• [STORED ROWS]
....................

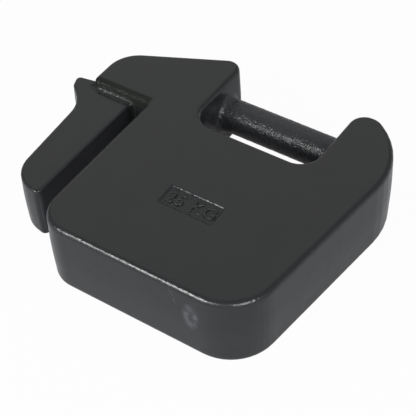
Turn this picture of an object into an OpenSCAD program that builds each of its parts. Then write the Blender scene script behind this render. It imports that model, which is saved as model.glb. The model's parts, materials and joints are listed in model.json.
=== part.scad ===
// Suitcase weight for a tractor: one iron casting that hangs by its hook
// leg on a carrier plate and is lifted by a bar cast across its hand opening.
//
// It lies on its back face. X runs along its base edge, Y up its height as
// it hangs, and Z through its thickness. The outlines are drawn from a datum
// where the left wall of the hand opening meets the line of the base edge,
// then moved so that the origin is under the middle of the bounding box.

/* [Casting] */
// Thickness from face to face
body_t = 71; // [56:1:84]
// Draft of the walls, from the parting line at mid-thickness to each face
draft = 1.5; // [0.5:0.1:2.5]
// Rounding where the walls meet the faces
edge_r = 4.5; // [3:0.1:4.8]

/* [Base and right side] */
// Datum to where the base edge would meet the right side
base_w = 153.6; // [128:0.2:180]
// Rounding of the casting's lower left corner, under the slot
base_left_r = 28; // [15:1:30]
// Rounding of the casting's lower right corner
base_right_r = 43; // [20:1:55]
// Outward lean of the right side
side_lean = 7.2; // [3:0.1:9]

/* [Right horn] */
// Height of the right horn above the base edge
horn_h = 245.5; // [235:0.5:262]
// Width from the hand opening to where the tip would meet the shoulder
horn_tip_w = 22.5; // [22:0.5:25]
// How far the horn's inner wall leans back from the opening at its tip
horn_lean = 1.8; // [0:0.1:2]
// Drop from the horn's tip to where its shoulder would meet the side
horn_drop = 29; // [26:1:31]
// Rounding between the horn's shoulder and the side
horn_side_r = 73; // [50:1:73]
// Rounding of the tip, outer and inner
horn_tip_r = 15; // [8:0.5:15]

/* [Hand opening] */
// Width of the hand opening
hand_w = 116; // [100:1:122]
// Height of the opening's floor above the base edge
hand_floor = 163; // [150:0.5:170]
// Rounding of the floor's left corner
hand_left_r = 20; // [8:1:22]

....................

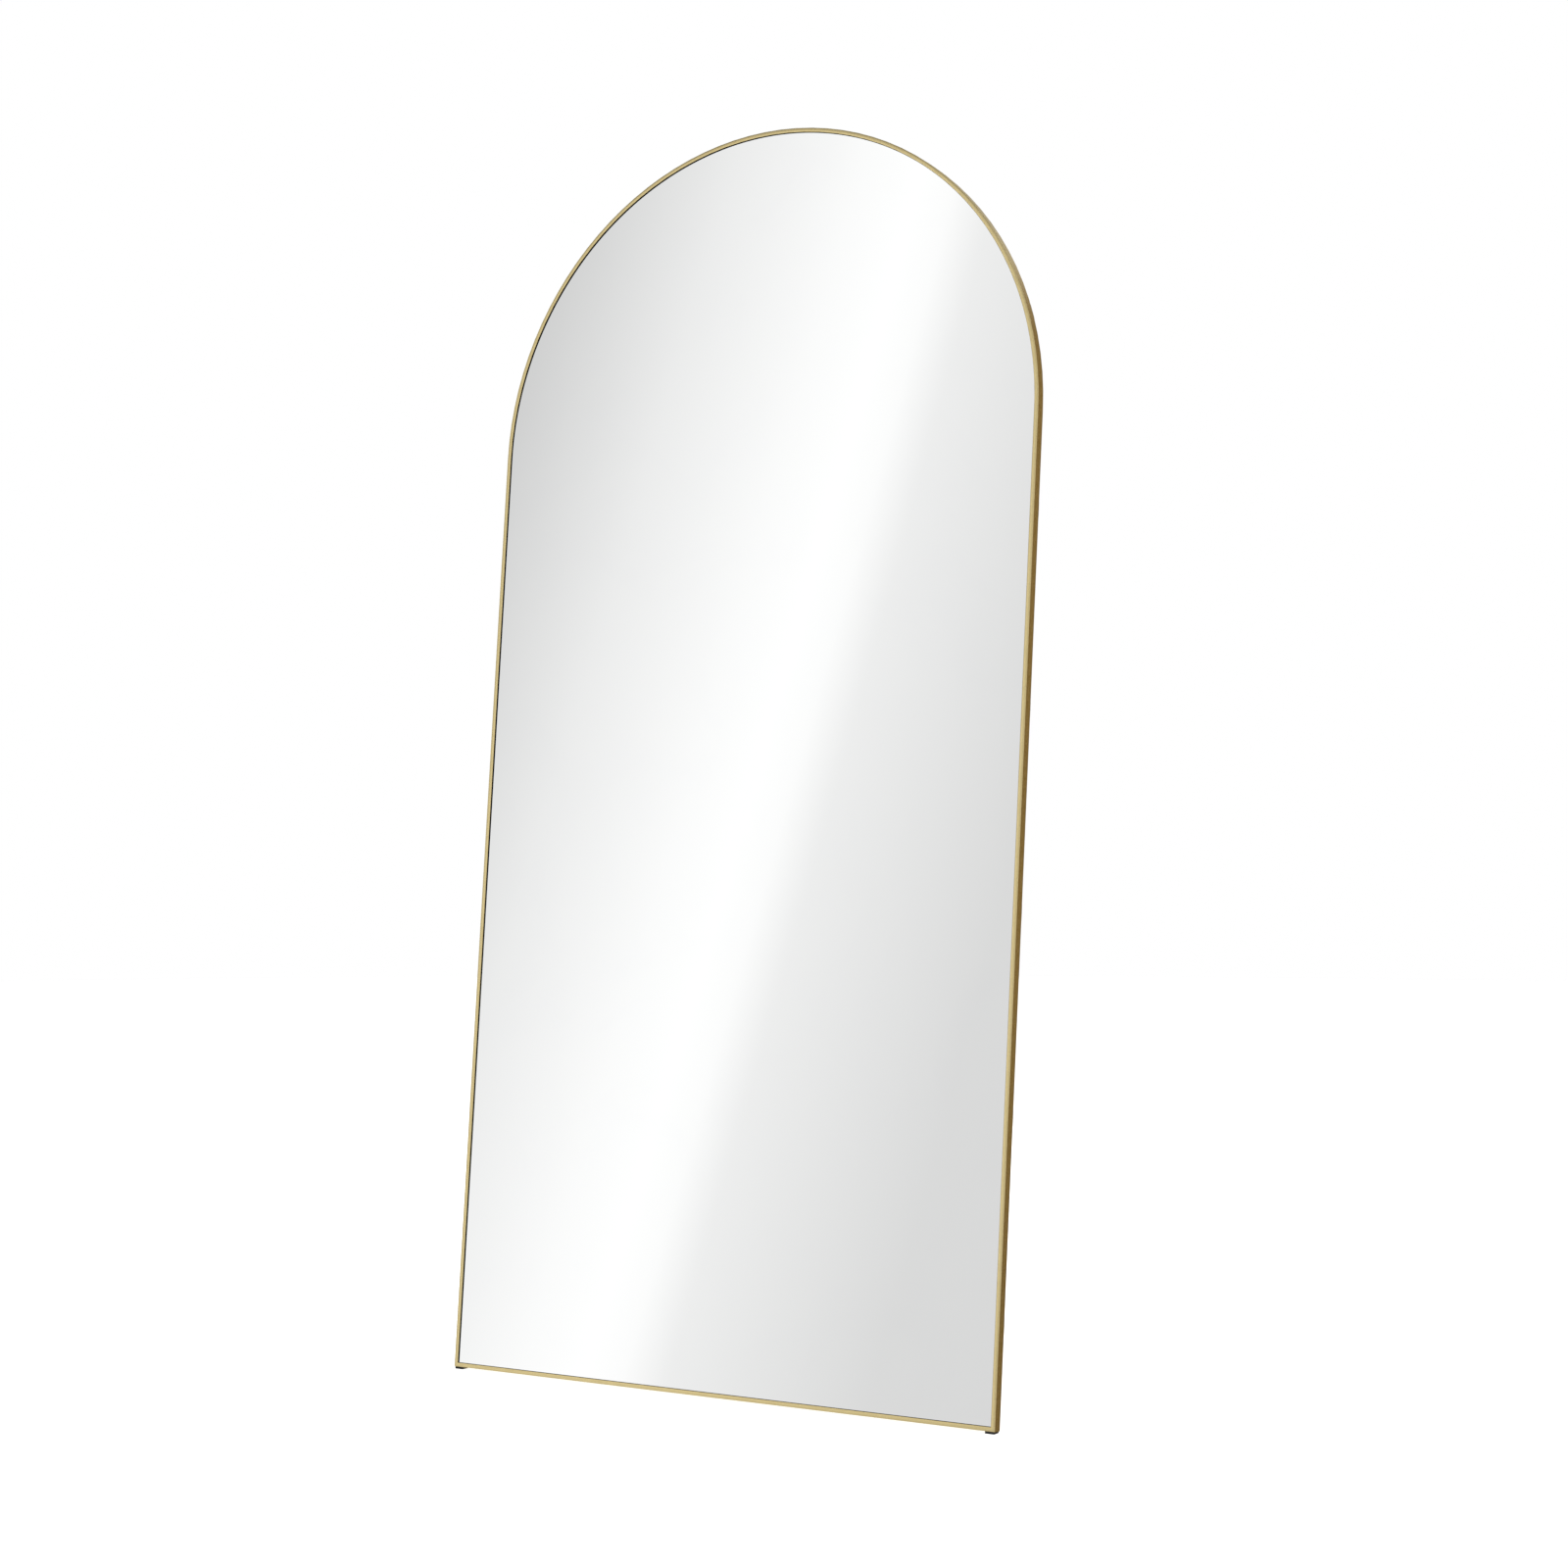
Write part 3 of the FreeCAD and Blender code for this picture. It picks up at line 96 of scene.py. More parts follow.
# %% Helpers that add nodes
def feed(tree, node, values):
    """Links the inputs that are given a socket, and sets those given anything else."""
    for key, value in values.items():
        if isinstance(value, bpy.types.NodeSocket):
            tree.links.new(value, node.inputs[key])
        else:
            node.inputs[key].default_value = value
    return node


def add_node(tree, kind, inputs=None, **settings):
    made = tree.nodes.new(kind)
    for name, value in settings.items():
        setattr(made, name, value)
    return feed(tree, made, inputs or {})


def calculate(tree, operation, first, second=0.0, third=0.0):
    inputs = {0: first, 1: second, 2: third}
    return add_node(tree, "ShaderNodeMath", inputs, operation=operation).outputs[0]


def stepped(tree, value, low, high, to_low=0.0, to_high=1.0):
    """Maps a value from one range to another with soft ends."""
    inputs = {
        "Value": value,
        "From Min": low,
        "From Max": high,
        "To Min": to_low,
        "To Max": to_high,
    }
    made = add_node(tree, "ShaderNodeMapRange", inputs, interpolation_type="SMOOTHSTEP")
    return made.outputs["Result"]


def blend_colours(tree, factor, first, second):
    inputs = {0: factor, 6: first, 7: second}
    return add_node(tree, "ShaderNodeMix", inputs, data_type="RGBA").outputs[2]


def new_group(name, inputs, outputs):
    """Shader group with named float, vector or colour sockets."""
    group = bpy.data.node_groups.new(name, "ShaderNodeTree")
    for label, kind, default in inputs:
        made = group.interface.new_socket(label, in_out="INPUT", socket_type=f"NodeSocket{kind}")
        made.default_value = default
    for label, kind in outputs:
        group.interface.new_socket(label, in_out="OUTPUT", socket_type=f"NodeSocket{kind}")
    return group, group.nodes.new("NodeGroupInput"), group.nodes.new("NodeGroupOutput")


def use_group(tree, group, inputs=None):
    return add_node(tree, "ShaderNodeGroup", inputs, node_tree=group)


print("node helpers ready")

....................

Return each line that includes "picture".

• [ANSWER TO THE PROBLEM]
Turn this picture of an object into an OpenSCAD program that builds each of its parts. Then write the Blender scene script behind this render. It imports that model, which is saved as model.glb. The model's parts, materials and joints are listed in model.json.
Write part 3 of the FreeCAD and Blender code for this picture. It picks up at line 96 of scene.py. More parts follow.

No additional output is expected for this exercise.